Kütüb-i Sitte Hadis-i Şerif ( 1291-1300 )
1291 - Muslim ve Nesai'de gelen bir diger
rivayette soyle denir: "Ebu Musa hacc-i temettuya fetva veriyordu. Hz.
Omer (radiyallahu anh) ona: "Biliyorum ki Resulullah (aleyhissalatu
vesselam) ve ashabi bunu yaptilar. Ancak ben, halkin Erak 51) denilen yerde
kadinlarla cima ederek, sonra baslarindan su damlar bir halde hacc yapmaya
gitmelerini uygun bulmadim" dedi."
Muslim, Hacc 157, (1222); Nesai, Hacc 50,
(5,159).
1292 - Bera (radiyallahu anh) anlatiyor:
"Resulullah (aleyhissalatu vesselam), Hz. Ali'yi Yemen'e emir olarak
gonderdigi zaman ben onun yaninda idim. Onunla beraber ben de (altin) kaplar
elde ettim. Hz. Ali (radiyallahu anh), (Yemen'den) Resulullah'in yanina
gelince, Hz.Fatima'nin, (boyali elbiseler giymis), evi de (hala kokmakta olan)
bir tutsu ile tutsulemis oldugunu gordu. (Bu kiyafet ve bu tutsunun yasak
oldugu hacc doneminde karsilastigi bu manzaraya Ali) kizdi. Hz. Fatima: Niye
kiziyorsun? Resulullah (aleyhissalatu vesselam) ashabina (ihramdan cikmalarini
emir buyurdu, onlar da ihramdan ciktilar" dedi. (Bunun uzerine Hz. Ali,
zevcesine: "Ben zaten Resulullah'in niyyeti ile ihrama girmistim"

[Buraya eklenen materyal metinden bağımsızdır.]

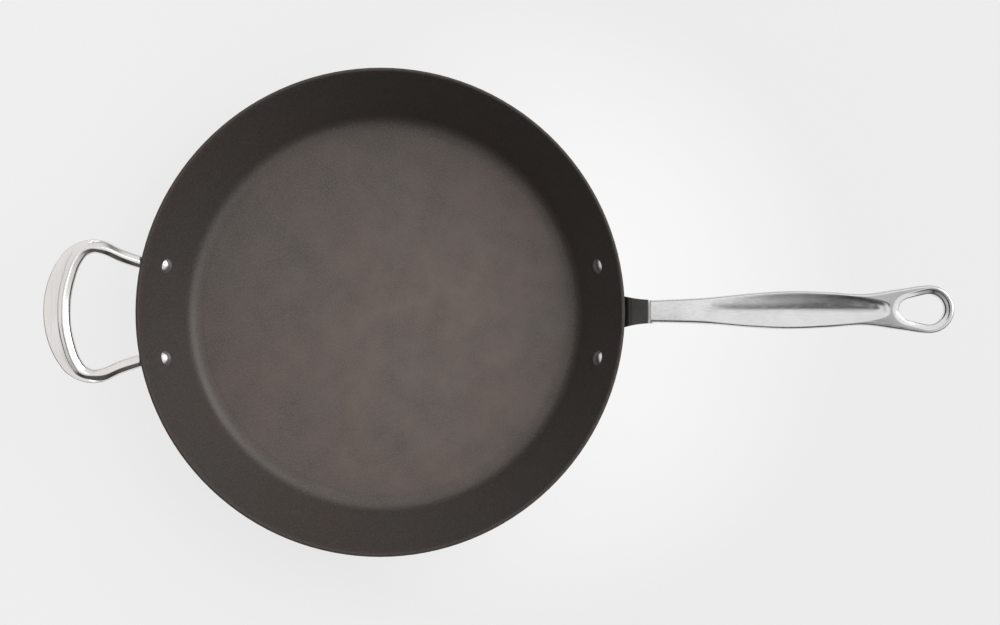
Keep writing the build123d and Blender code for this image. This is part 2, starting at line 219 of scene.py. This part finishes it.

dedi ve) Hz. Peygamber (aleyhissalatu vesselam)'e ugradi. Resulullah
(aleyhissalatu vesselam): "Sen ne yaptin ?" diye sordu. Hz. Ali:
"Resulullah'in niyeti ile
niyetlendim"deyince Resulullah (aleyhissalatu vesselam):
"Ben kurbanlik getirdim ve hacc-i kirana
niyet ettim"diye aciklamada bulundu ve Hz. Ali (radiyallahu anh)'ye su
emri verdi:
"Altmis yedi -veya altmis alti- deve kes.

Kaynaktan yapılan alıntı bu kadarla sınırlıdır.